The central objection made to graphic crime scene evidence is that it will inflame the passions of the jury. The trial judge is then required to balance the probative value of the offer against the potential prejudice it creates. “Probative value” is a legal term of art that describes the relevance and necessity of certain evidence. In the first instance, the judge must determine if the evidence is relevant to the charges on trial. Connecticut’s Code of Evidence defines “relevant evidence” as, “. . . evidence having any tendency to make the existence of any fact that is material to the determination of the proceeding more probable or less probable than it would be without the evidence.”
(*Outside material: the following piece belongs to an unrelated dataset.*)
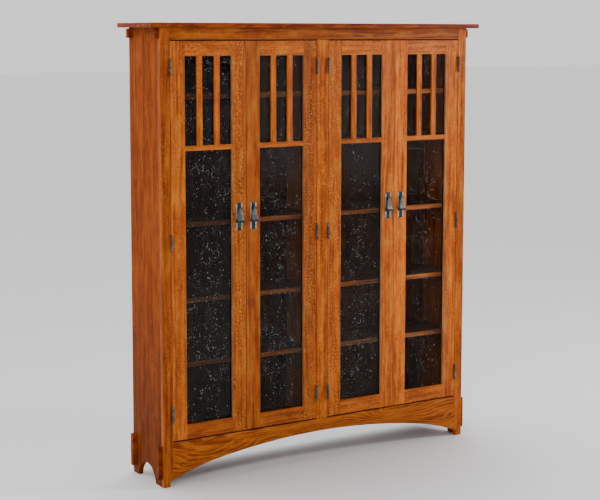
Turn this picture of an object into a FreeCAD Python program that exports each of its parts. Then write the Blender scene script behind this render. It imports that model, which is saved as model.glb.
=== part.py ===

All graphic evidence is, per se, prejudicial. It is intended to dramatically paint the scene. It often evokes strong emotions. In cases where the defendant’s guilt is readily established graphic crime photos will often seal the verdict for the state. Once the court determines the extent of any prejudice, it must then engage in a balancing test. It is not the mere fact that such evidence creates a prejudice against the defendant, but rather, whether the “probative value” out weighs the prejudice inherent in the offer of proof.

Judges will almost always admit crime scene photos. Prosecutors will seek the admission of multiple pictures and at some point a judge may determine that enough is enough and exclude the additional pictures as cumulative evidence.

One of the more difficult aspects of preparing to defend a homicide case is the how to deal with such damaging evidence. Several years ago we were retained to defend a capital murder case involving the alleged beating death of a thirteen month old child by the mother’s paramour. The autopsy pictures were extremely disturbing. Our client maintained his innocence and claimed that the child’s mother had been the one who injured the baby. The issue for us was whether the jurors would be so inflamed by the graphic photos that they would be unable to listen objectively to the defense once the photos were introduced.

To deal with this question we retained a jury consultant who arranged for a mock jury trial. We presented the case in summary fashion to our panel of “jurors” in particular displaying the pictures. The consultant acted as a facilitator and led a panel discussion among our “jurors.” We were surprised to learn that although the photos had some impact the jurors were prepared for grisly pictures once they learned that the case involved an allegation that a baby was beaten. The longer the pictures were displayed the more numbing they became and the jurors were able to get beyond the emotion of the viewing to a calm deliberation of the evidence that was presented.